UBS agrees with the IMF on aggregate GDP growth over this year and next, but believes the spread will be slightly different - up 10 basis points on the IMF’s 2007 estimates to 5.6%, and down 10bps on IMF estimates for 2008 to 5.7%. Fee Yee Leong, head of equities, Malaysia, for UBS, says: “Growth will be driven by increased spending on the ninth Malaysia plan 2006-10, with a possible acceleration in spending in the next 12-18 months ahead of a general election, due in 2009.
“Corporate pre-exceptional earnings growth is forecast to be 17% in 2007. Increased M&A activity and the current trend to take private undervalued companies are also expected to help re-rate the market. Government-linked companies which are some of the largest companies by market cap on Bursa Malaysia are also expected to deliver more tangible proof of their restructuring efforts over the last two to three years via stronger earnings growth, better capital management and higher ROE,” he says.
There are relatively few investment restrictions in Malaysia. Foreign institutional investors can buy shares listed on Bursa Malaysia directly. Exchange traded funds and structured products are not actively traded yet.
“The main advantages of Malaysia are relatively strong earnings growth, political stability and the government’s strong commitment to improve the delivery of public services via major restructuring of its biggest service companies in the power, telco and banking sectors. These plans are constantly being monitored to ensure delivery and maintain predictability in economic activity,” says UBS’s Leong.

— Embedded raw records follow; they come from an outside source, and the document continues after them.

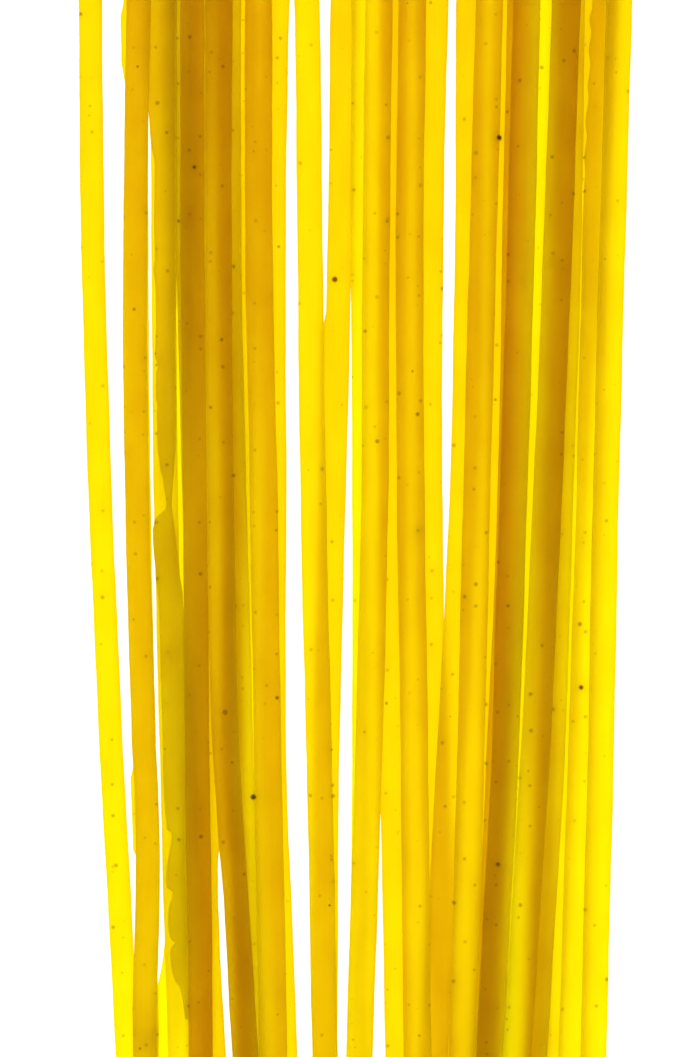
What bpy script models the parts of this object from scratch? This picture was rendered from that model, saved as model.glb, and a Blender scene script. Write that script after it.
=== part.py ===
# Bundle of flat egg pasta ribbons, lying flat with its long way along Y.
# Built in metres, Z up. The bundle rests on z = 0 and its middle is over the origin.
import math
import random

import bmesh
import bpy
import numpy as np
from mathutils import Matrix

MM = 0.001

HALF_LENGTH = 157.5     # half of a full ribbon's length, mm
SINK = 0.22             # how far a ribbon is pressed into the one under it, mm
STEP = 21.0             # spacing of the cross sections along a ribbon, mm
DRAPE_STEP = 7.0        # spacing of the rows where the stack's height is found, mm
DRAPE_SPAN = 26.0       # length over which a stiff ribbon evens out its height, mm
END_UNEVEN = 5.0        # most that a cut end falls short, mm
ACROSS = 9              # support points across a ribbon
UNEVEN_SHEET = 0.011    # steps by which sheets differ in thickness, mm

# Where each ribbon's middle lies across the bundle, at these five heights, in mm
STATIONS = (134.8, 71.0, 7.3, -56.5, -120.3)

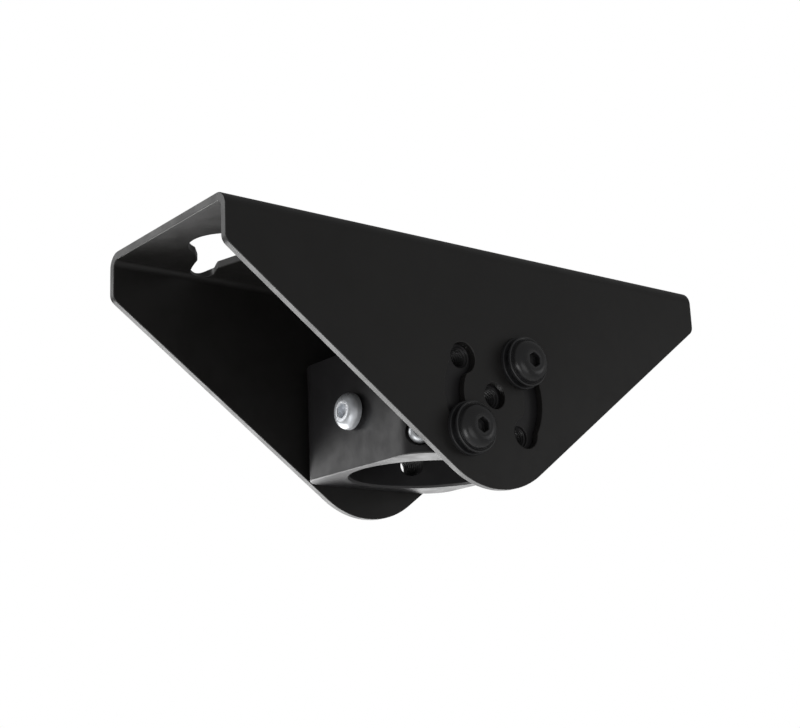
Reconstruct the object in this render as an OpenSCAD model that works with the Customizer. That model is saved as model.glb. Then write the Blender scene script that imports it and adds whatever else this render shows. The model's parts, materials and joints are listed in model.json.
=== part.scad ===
// Ceiling mount for a round display pole: a folded steel bracket whose two deep cheeks
// carry a tilting pole collar on four screws that slide in curved slots.
// Millimetres. X runs along the bracket, Y from cheek to cheek, +Z up.
// The origin is the middle of the flat face that meets the ceiling.

/* [Ceiling bracket] */
// Length of the folded bracket
bracket_l = 230; // [216:1:300]
// Width over the outside of the two cheeks
bracket_w = 82; // [76:1:100]
// Thickness of the steel sheet
sheet_t = 3; // [2:0.25:4]
// Radius on the inside of the two folds
fold_r = 2.7; // [2:0.1:4]
// Height of the cheeks at the ends of the bracket, to their sharp corner
end_h = 17.8; // [15:0.1:22]
// Rounding of the cheeks' low end corners
end_corner_r = 4; // [2:0.5:6]
// Radius of the rounded tip of each cheek
tip_r = 35; // [33:0.5:40]

/* [Tilt pivot] */
// Depth of the tilt axis below the ceiling face
pivot_drop = 58.2; // [58:0.2:70]
// Diameter of the sighting hole on the tilt axis in each cheek
pivot_hole_d = 10; // [8:0.5:11]
// Radius from the tilt axis to the tilt screws and the middle of their slots
slot_r = 19.4; // [18.5:0.1:20]
// Width of the curved slots
slot_w = 9; // [8.8:0.1:10]
// Diameter of the enlarged end of each curved slot
slot_eye_d = 11.8; // [10.5:0.1:13]
// Bearing of the upper tilt screws from the tilt axis at rest, from +X towards +Z
tilt_screw_angle = 45; // [42:1:48]
// Tilt of the collar from upright to the far end of the slots
tilt_range = 86; // [60:1:88]
// Run of each slot past the resting tilt screw
slot_overrun = 3; // [2:0.5:4]

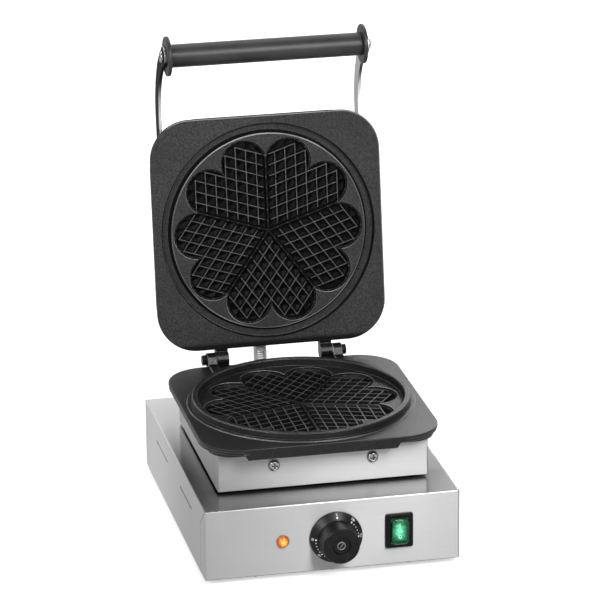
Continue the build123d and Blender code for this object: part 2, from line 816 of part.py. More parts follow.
def rim_profile():
    return [
        (RIM_TOP_IN - RIM_DRAFT, -1.0),
        (RIM_TOP_IN - RIM_DRAFT, 0),
        (RIM_TOP_IN, RIM_H - RIM_EDGE),
        (RIM_TOP_IN + RIM_EDGE, RIM_H),
        (RIM_TOP_OUT - RIM_EDGE, RIM_H),
        (RIM_TOP_OUT, RIM_H - RIM_EDGE),
        (RIM_TOP_OUT + RIM_DRAFT, RIM_FOOT_H),
        (RIM_TOP_OUT + RIM_DRAFT + RIM_FOOT - RIM_FOOT_H / 2, RIM_FOOT_H),
        (RIM_TOP_OUT + RIM_DRAFT + RIM_FOOT, 0),
        (RIM_TOP_OUT + RIM_DRAFT + RIM_FOOT, -1.0),
    ]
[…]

There are restrictions for certain industries and sectors - in particular telcos and financial institutions have single shareholder limits irrespective of whether they are local of foreign. No individual can own more than 5% of a bank without prior permission from the central bank and no group can own more than 20% of a bank. Certain companies such as Malaysia International Shipping Corporation and Public Bank Berhad have self-imposed limits on foreign ownership. In most other cases, there are no restrictions.
In mid-May, US investment banking group Goldman Sachs acquired 2.1% of Suria Group, which has interests including ports management. The company recorded revenues of RM65.7m for the first quarter 2007 a year-on-year increase of RM26.3 million or 67%.
In Malaysia, once the maximum permitted level of foreign ownership has been reached, the stock is quoted in two prices, local and foreign. The only limit on foreign shares is that the holder has no entitlement to vote. All other shareholder benefits such as dividends, rights issue entitlement, bonuses or share splits are unaffected.
“Malaysia is a very well established investment destination,” says Aziz from Wong and Partners. “We have encouraged FDI since the early 1980s. We have a very solid legal framework. This includes a common law heritage allowing business to be regulated administratively rather than necessarily by statute - though with safeguards for judicial review. We also have a fairly well educated work force that speaks good English. Taken overall, it’s an excellent basis for further growth.”